I would take the decration out of your tank to play it safe. If its flaking you dont want your fish to eat the flakes that are falling off.


----------



## girlofgod (Aug 22, 2006)

send itback! you should get a refund for a defective product!


----------



## sweetwaterarabians (Nov 1, 2006)

*I hope*

I hope I can. I've already thrown away the receipt because I thought I was keeping it. I took it out and I've sent them a complaint about it. Hopefully, I will hear back from them. It will be expensive to mail back because it's so heavy. Hopefully, they will let me exchange it for something. Scarey to pick something out now because I'll worry about it doing the same thing. How are you to know if the paint will stay on or not?


----------



## Amphitrite (Sep 8, 2006)

Sorry to hear about your problem. The company shouldn't be selling products like that in the first place. Do you have the actual make of the ornament? 

I would ask for a full refund if I were you (including postage) and take your business elsewhere. Anyway, good luck whatever you decide to do.

Katherine


----------



## sweetwaterarabians (Nov 1, 2006)

*that pet place*

I've always used That Pet Place for online ordering because their prices are so good and everything has been great that I've ordered before. I wish I could remember what company made this. Here's the link to the item http://www.thatpetplace.com/Product...ve/T1/F46LX+0588+0129/EDP/51137/Itemdy00.aspx


----------



## RubberFrog (Nov 30, 2006)

kateyoup said:


> Sorry to hear about your problem. The company shouldn't be selling products like that in the first place. Do you have the actual make of the ornament?
> 
> I would ask for a full refund if I were you (including postage) and take your business elsewhere. Anyway, good luck whatever you decide to do.
> 
> Katherine


That's a little harsh. That Fish Place is just a retailer. I'm certain they didn't manufacture the product....

I've been in there Lancaster store several times and found the help very knowledgeable. 
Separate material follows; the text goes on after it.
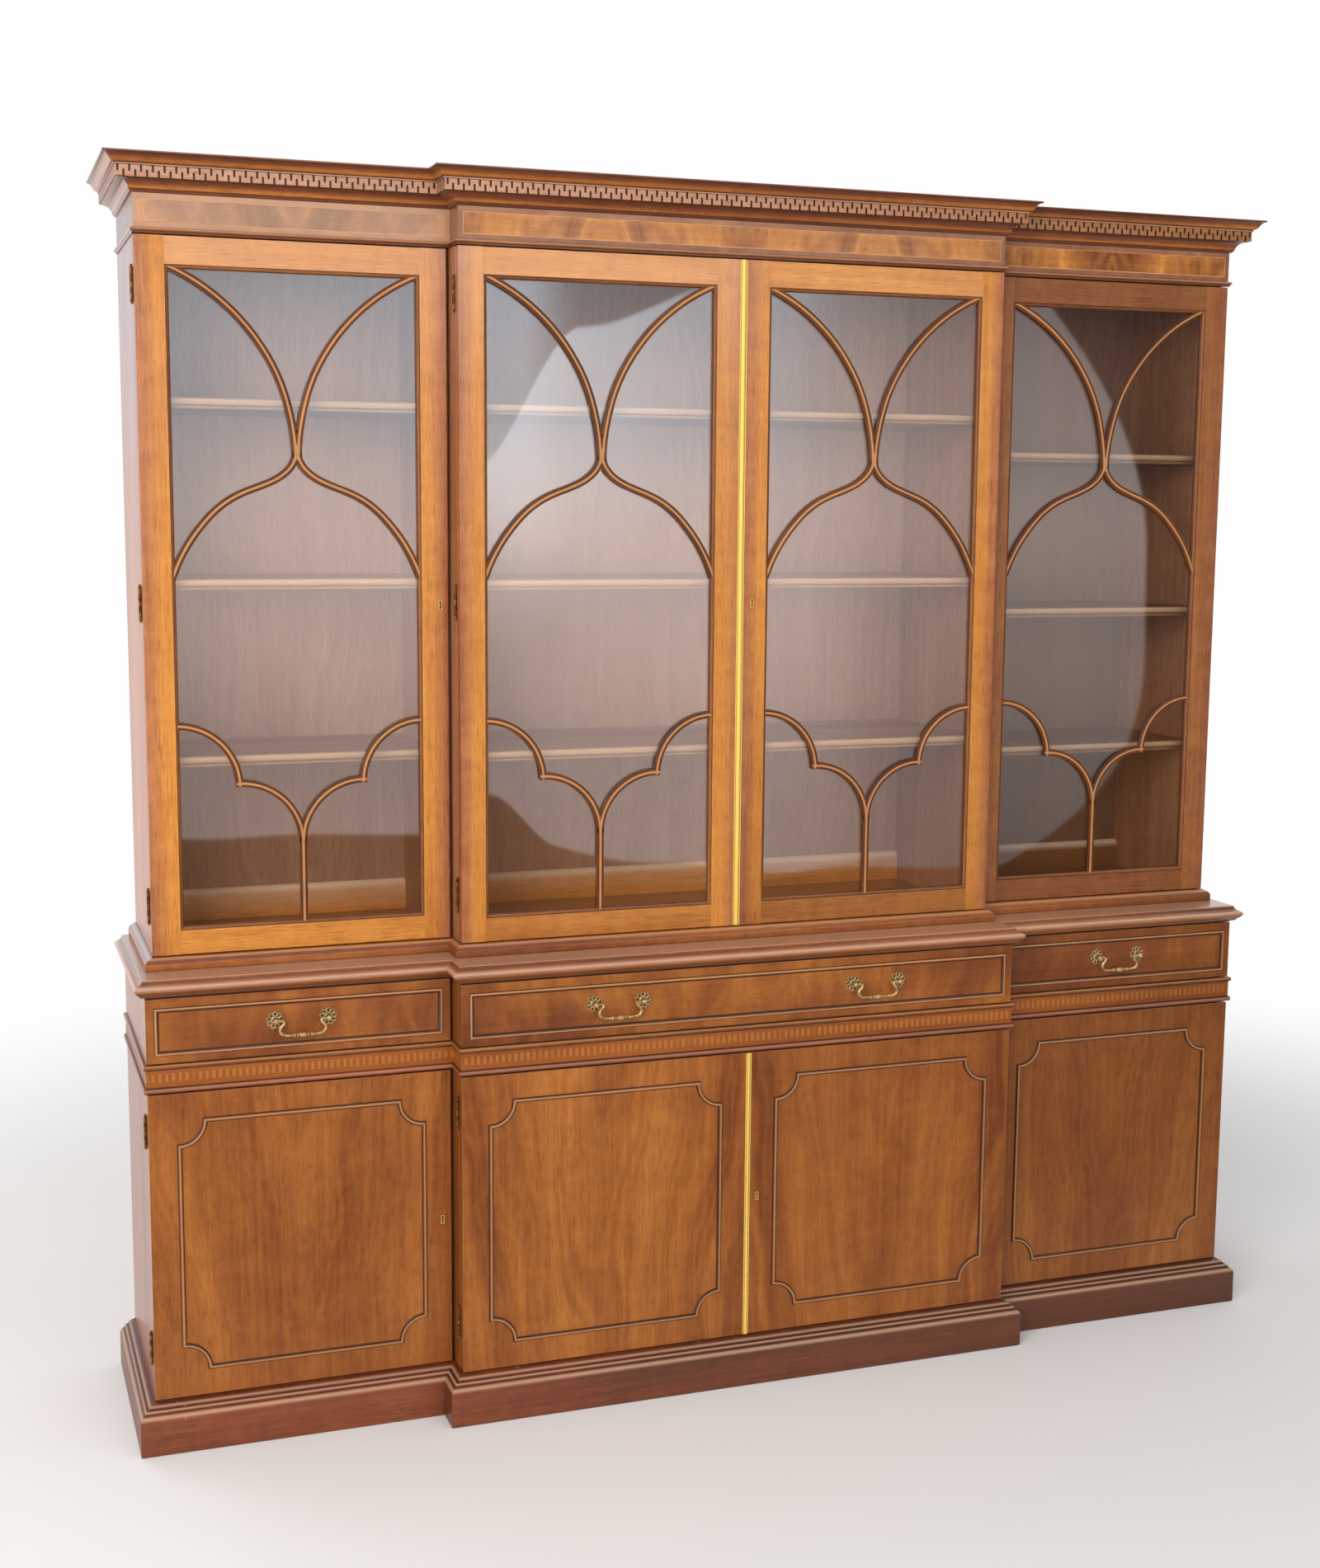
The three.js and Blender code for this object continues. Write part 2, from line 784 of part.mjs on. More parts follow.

Sweet, call their catalog department and give them a chance to make it right beofre you decide they are worthless.


----------



## Lupin (Aug 2, 2006)

Personally, I wouldn't recommend the use of painted decors. They tend to peel off with time and who knows what toxic substances in it can harm the fish.:wink2:
Another thing to consider is that they often look unnatural in the tank but it occurs that it may depend on a person's choice.


----------